Na África do Sul, o caso “State Capture”, durante o governo de Jacob Zuma, revelou como a família Gupta, de empresários ligados ao poder, conseguiu controlar ministérios inteiros, influenciar nomeações e manipular contratos estatais. O relatório Zondo, fruto de anos de investigação, demonstrou o grau de podridão das instituições e a urgência de reformas profundas.

As raízes do problema

A corrupção em África é alimentada por múltiplos fatores:

Fraca institucionalidade: Parlamentos, tribunais e órgãos de fiscalização muitas vezes são cooptados ou intimidados.

Dependência econômica: A pressão de empresas multinacionais e instituições financeiras internacionais fragiliza a soberania política.
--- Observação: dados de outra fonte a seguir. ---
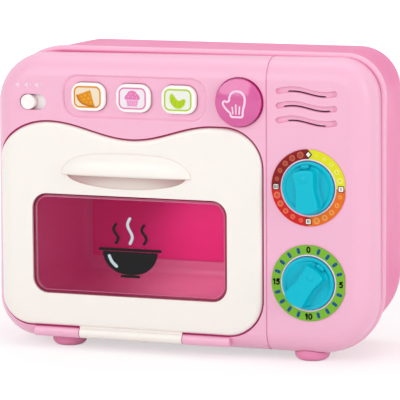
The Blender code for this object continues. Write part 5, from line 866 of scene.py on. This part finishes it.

Cultura de impunidade: Poucos são julgados, e menos ainda são punidos.

Colonialismo interno: Elites locais se comportam como intermediários do poder estrangeiro, reproduzindo a lógica colonial.
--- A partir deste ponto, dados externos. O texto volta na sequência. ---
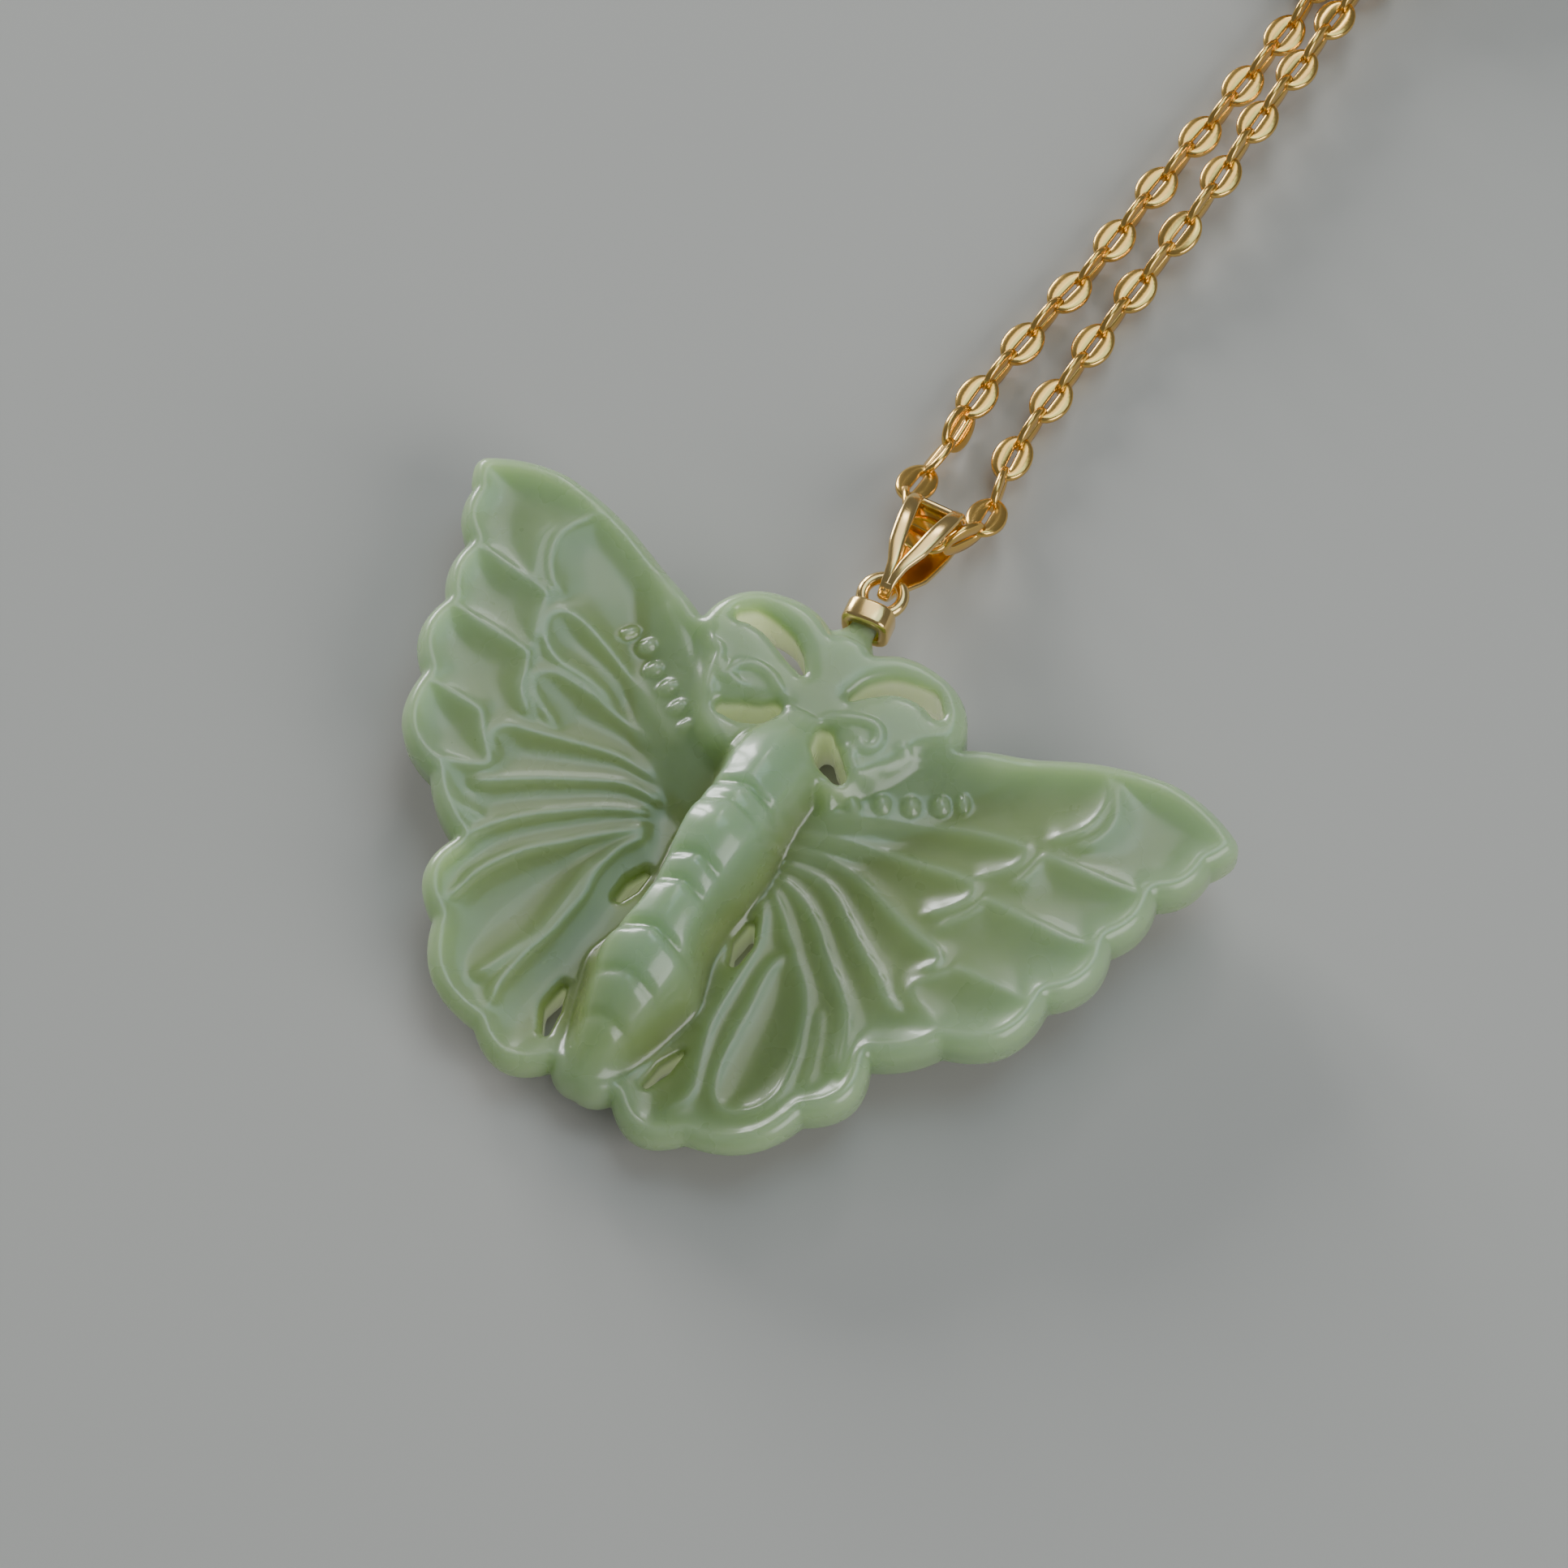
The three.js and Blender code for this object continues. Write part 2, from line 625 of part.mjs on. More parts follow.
addPiece('jade_butterfly', jadeButterfly(), JADE, 0.25, 0);
addPiece('bail_cap', bailCap(), GOLD, 0.2, 1);
addPiece('bail', bail(), GOLD, 0.2, 1);
addPiece('chain', chain(), GOLD, 0.25, 1);
addPiece('chain_coil', chainCoil(), GOLD, 0.3, 1);

export default pendant;
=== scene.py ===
# A carved jade butterfly pendant with its gold-plated cap, bail and chain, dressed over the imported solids.
import math

import bpy
import numpy as np
from mathutils import Matrix, Vector


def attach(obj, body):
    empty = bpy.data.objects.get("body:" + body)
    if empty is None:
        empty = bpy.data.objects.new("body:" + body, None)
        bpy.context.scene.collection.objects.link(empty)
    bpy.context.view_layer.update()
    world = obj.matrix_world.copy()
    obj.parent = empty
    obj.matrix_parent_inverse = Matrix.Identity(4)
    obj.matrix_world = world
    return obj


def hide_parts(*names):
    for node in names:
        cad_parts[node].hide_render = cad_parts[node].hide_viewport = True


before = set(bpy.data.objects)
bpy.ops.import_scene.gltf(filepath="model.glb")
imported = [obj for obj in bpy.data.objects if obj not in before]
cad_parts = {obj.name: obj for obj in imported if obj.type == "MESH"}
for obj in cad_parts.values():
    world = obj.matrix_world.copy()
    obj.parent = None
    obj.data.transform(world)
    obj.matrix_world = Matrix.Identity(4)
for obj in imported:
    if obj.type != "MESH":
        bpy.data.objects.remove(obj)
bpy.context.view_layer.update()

# The camera
# It looks down on the lying pendant from the front right, as a close-up of jewellery does, with the
# butterfly's head and the chain running to the upper right of the picture.
MM = 0.001
VIEW_AZIMUTH = math.radians(33.51)
VIEW_ELEVATION = math.radians(63.99)
VIEW_ROLL = math.radians(3.2)
VIEW_DISTANCE = 166.4 * MM
VIEW_TARGET = Vector((-0.29, 4.73, 0)) * MM
SENSOR_WIDTH = 36.0
FOCAL_LENGTH = 108.65


def view_axes():
    """Right, up and back axes of the camera: azimuth and elevation place it on a sphere, then it rolls."""
    flat = math.cos(VIEW_ELEVATION)
    back = Vector((math.sin(VIEW_AZIMUTH) * flat, -math.cos(VIEW_AZIMUTH) * flat, math.sin(VIEW_ELEVATION)))
    level = Vector((0, 0, 1)).cross(back).normalized()
    up = back.cross(level)
    right = level * math.cos(VIEW_ROLL) - up * math.sin(VIEW_ROLL)
    return right, back.cross(right), back


right, up, back = view_axes()
camera = bpy.data.objects.new("camera", bpy.data.cameras.new("camera"))
camera.data.sensor_width = SENSOR_WIDTH
camera.data.lens = FOCAL_LENGTH
camera.data.clip_start = 1 * MM
axes = Matrix((right, up, back)).transposed().to_4x4()
camera.matrix_world = Matrix.Translation(VIEW_TARGET + back * VIEW_DISTANCE) @ axes
bpy.context.scene.collection.objects.link(camera)
bpy.context.scene.camera = camera

# The jade butterfly
# One piece of pale grey-green nephrite, sawn to a scalloped outline, carved in low relief on its face
# and pierced with a fretsaw, then polished to a waxy gloss. Its back is left plain.
WING_ROOT_TOP = 2.2
WING_RIM_TOP = 3.75
WING_EDGE_THICKNESS = 1.9
DISH_START = 1.5
DISH_END = 12.5
BELLY_HALF_WIDTH = 1.7
SCROLL_TOP = 3.9
SCROLL_BOTTOM = 1.5
TAIL_BOTTOM = 0.9
TAIL_RISE = (5.0, 9.5)
BELLY_BLEND = 3.5
SCROLL_RISE = (4.5, 8.0)
# The stem that the cap is glued over: middle, half width and end, the heights of its two faces, where
# along and across it grows out of the scrollwork, and how its root flares
STEM = (-0.2, 0.56, 10.4)
STEM_TOP = 3.25
STEM_BOTTOM = 2.35
STEM_START = (9.0, 9.9)
STEM_SPREAD = (0.6, 1.6)
STEM_FLARE = 0.35
FLARE_RUN = (9.2, 10.05)

# The outline of the right half, clockwise from the stem: corner, then the outward swell of the arc
# to the next corner.
HALF_OUTLINE = (
    (0.8, 9.3, 0.22), (3.0, 9.75, 0.55), (5.25, 7.65, 0.08), (9.0, 9.35, 0.1), (12.2, 10.0, 0.2),
    (15.1, 9.2, 0.14), (15.3, 8.5, 0.04), (14.9, 7.8, 0.32), (13.85, 5.85, 0.3), (13.35, 3.6, 0.55),
    (12.5, 0.75, 0.85), (10.2, -2.4, 0.2), (8.3, -3.9, 0.7), (7.35, -6.8, 0.75), (4.2, -9.3, 0.75),
    (1.2, -9.2, 0.2), (0.0, -9.65, 0.0),
)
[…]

Fuga de cérebros e medo: Jornalistas, ativistas e intelectuais são perseguidos ou obrigados ao silêncio.

Por uma nova ética africana

A luta contra a corrupção em África não pode ser apenas jurídica ela deve ser ética, espiritual, social e cultural. Precisamos de uma nova geração de líderes que vejam o Estado não como um espólio, mas como um instrumento de serviço público.

É urgente criar mecanismos de fiscalização populares, fortalecer a imprensa independente, proteger os denunciantes e formar uma juventude consciente, menos seduzida pelo luxo fácil e mais comprometida com a construção do bem comum.

A corrupção é o inimigo invisível da nossa libertação. E enquanto ela dominar o coração das nossas lideranças, continuaremos independentes apenas no hino e na bandeira, mas escravizados pela ganância e pelo silêncio cúmplice.